Depuis le 16e siècle, le territoire mauricien a toujours été très convoité, se retrouvant au croisement des routes maritimes reliant Occident et Orient, et du flux commercial porté par la fameuse Route des Indes. Au 21e siècle, d’autres enjeux se posent dans les mêmes lieux, liés au déplacement du pôle d’influence vers l’Asie et à l’émergence de nouvelles puissances comme l’Inde et la Chine. Et c’est bien au cœur de cette nouvelle course que se retrouve Agaléga.

La position stratégique des Chagos étant déjà occupée par les Américains, la Chine a œuvré, à travers sa fameuse « nouvelle route de la Soie », à s’implanter dans divers pays de la région. Au point où l’Inde a fini par vouloir accélérer elle aussi son déploiement.

L’intérêt de l’Inde pour Agaléga  ne date pas d’aujourd’hui.

Dans son article “Agalega: how it became the worst kept secret in the Indian Ocean” publié le 25 avril dernier par notre confrère l’express, Iqbal Ahmed Khan retrace bien l’histoire particulière de ce territoire situé à 1 020 kilomètres au nord de Maurice, bande corallienne longue de 20 kilomètres divisée en deux îles, l’île du Nord et l’île du Sud. Sur lequel, clairement, Maurice a exercé sa « souveraineté » de façon assez « loose ».
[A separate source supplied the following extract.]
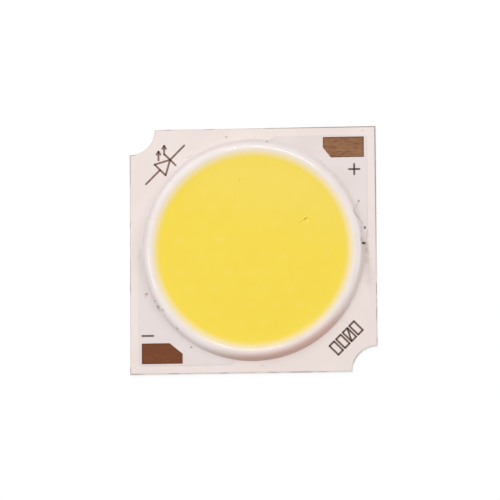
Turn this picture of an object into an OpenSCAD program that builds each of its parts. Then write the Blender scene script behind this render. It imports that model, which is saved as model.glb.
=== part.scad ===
// Chip-on-board LED, light-emitting face up.
// A punched aluminium base carries a laminated circuit with a round opening.
// Sixty dies stand on the bare aluminium inside it, wired as five strings of twelve.
// A dispensed silicone dam runs round them and holds the phosphor fill.
// The origin is the centre of the underside, +X runs to the anode rail and +Y to the anode pad's edge.

/* [Board] */
// Side of the square board
board_side = 19; // [18:0.5:24]
// Thickness of the aluminium base
base_t = 1; // [0.8:0.1:2]
// Radius of the quarter-round screw notch in two opposite corners
notch_r = 1.95; // [1.4:0.05:2.2]
// Edge break that the punch leaves round the underside
edge_break = 0.06; // [0.03:0.01:0.15]

/* [Circuit] */
// Thickness of the insulating sheet
sheet_t = 0.1; // [0.06:0.01:0.2]
// Thickness of the copper foil
copper_t = 0.035; // [0.035:0.005:0.07]
// Thickness of the white solder mask
mask_t = 0.03; // [0.02:0.005:0.06]
// Bare strip between the mask and the board's cut edge
mask_inset = 0.08; // [0.04:0.01:0.15]
// Distance from the board's edge to the copper planes
copper_inset = 0.7; // [0.4:0.05:0.75]
// Distance from the middle line to the end of each copper plane
plane_start = 1.3; // [0.8:0.1:2.5]
// Corner radius of the copper planes beside their pads
plane_corner_r = 0.2; // [0.1:0.05:0.2]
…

Ainsi, en avril 1975, lorsque le resident manager Paul Moulinie informe des diplomates américains des pressions qui seraient exercées sur lui pour leur vendre Agaléga afin d’y établir une base militaire, l’île est gérée, sur la base d’un bail privé, par une compagnie, la Chagos-Agalega Ltd, qui avait aussi géré les Chagos. Comme aux Chagos, la population d’Agaléga est employée et rémunérée par cette compagnie. Comme les Chagos, Agaléga est utilisée comme plantation de cocotiers en vue de la production de coprah à destination d’un conglomérat à Maurice.

Apparemment alerté, le gouvernement mauricien a recours à une procédure de compulsory acquisition en octobre 1975, pour prendre le contrôle d’Agaléga. Et met subséquemment en place un organisme pour en assurer la gestion, organisme qui deviendra l’Outer Islands Development Corporation (OIDC) en 1983.

Dans son article, Iqbal Ahmed Khan affirme que Maurice aurait envisagé d’envoyer à Agaléga les Chagossiens déportés de leur archipel. Un plan qui aurait eu la faveur du président américain Gerald Ford, mais pas celle des Chagossiens. Agaléga restera donc, à travers les années 80, un outpost mauricien où vit une petite population.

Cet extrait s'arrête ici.